Problem ->
Copy all the material below, exactly as it stands.

— Start of Source excerpt —

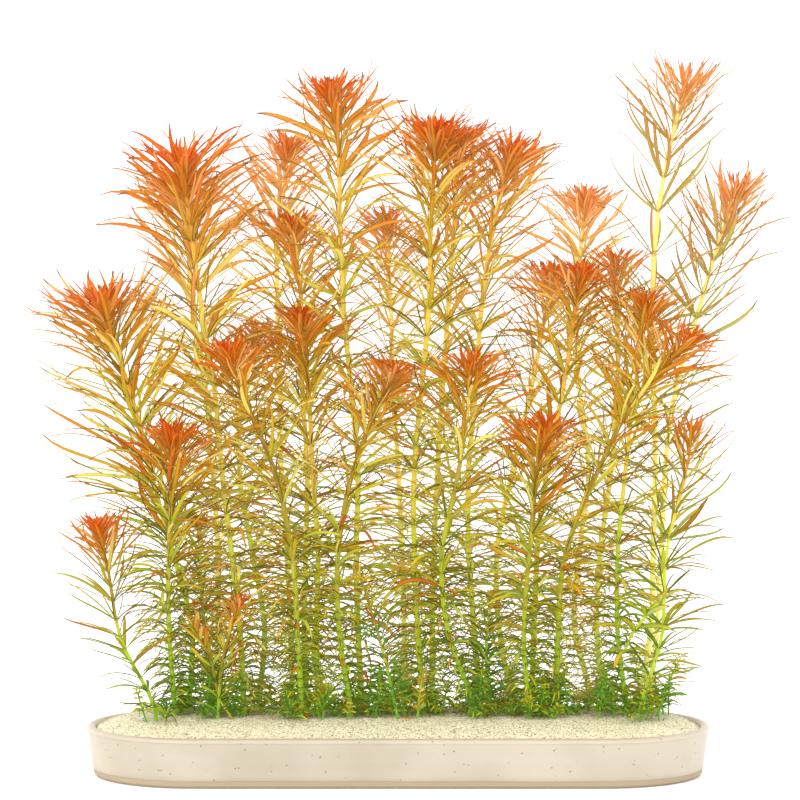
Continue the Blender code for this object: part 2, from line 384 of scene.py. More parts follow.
# %% [markdown]
# ## Where the stems run
#
# The solid model has each stem as a plain tube with a ring of corners every 45 mm. The middle of each
# ring is a point of the stem's line. Sorting the corners by height and cutting the list wherever the
# height jumps gives the rings back, and a cubic curve through their middles takes out the kinks.

# %% Read the stem lines
RING_GAP = 6 * MM
SAND_TOP = 34 * MM


def ring_middles(node):
    """The middle of each ring of corners of a tube that runs upwards, from foot to tip."""
    corners = np.array([v.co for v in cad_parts[node].data.vertices])
    corners = np.unique(corners.round(6), axis=0)
    corners = corners[corners[:, 2].argsort()]
    cuts = np.flatnonzero(np.diff(corners[:, 2]) > RING_GAP) + 1
    return np.array([ring.mean(0) for ring in np.split(corners, cuts)])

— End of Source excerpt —

Answer for this exercise ->
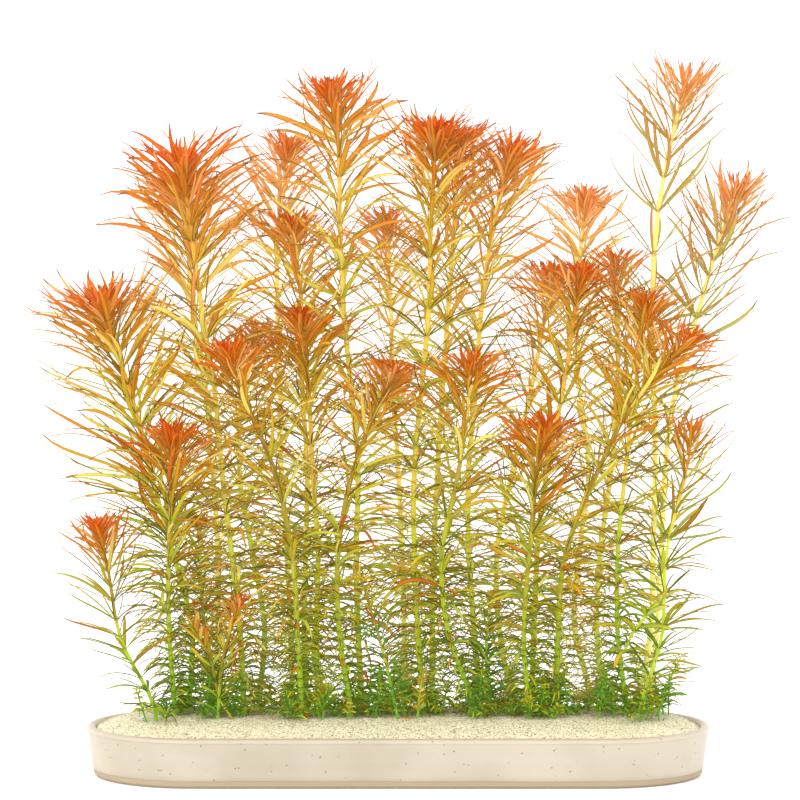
Continue the Blender code for this object: part 2, from line 384 of scene.py. More parts follow.
# %% [markdown]
# ## Where the stems run
#
# The solid model has each stem as a plain tube with a ring of corners every 45 mm. The middle of each
# ring is a point of the stem's line. Sorting the corners by height and cutting the list wherever the
# height jumps gives the rings back, and a cubic curve through their middles takes out the kinks.

# %% Read the stem lines
RING_GAP = 6 * MM
SAND_TOP = 34 * MM


def ring_middles(node):
    """The middle of each ring of corners of a tube that runs upwards, from foot to tip."""
    corners = np.array([v.co for v in cad_parts[node].data.vertices])
    corners = np.unique(corners.round(6), axis=0)
    corners = corners[corners[:, 2].argsort()]
    cuts = np.flatnonzero(np.diff(corners[:, 2]) > RING_GAP) + 1
    return np.array([ring.mean(0) for ring in np.split(corners, cuts)])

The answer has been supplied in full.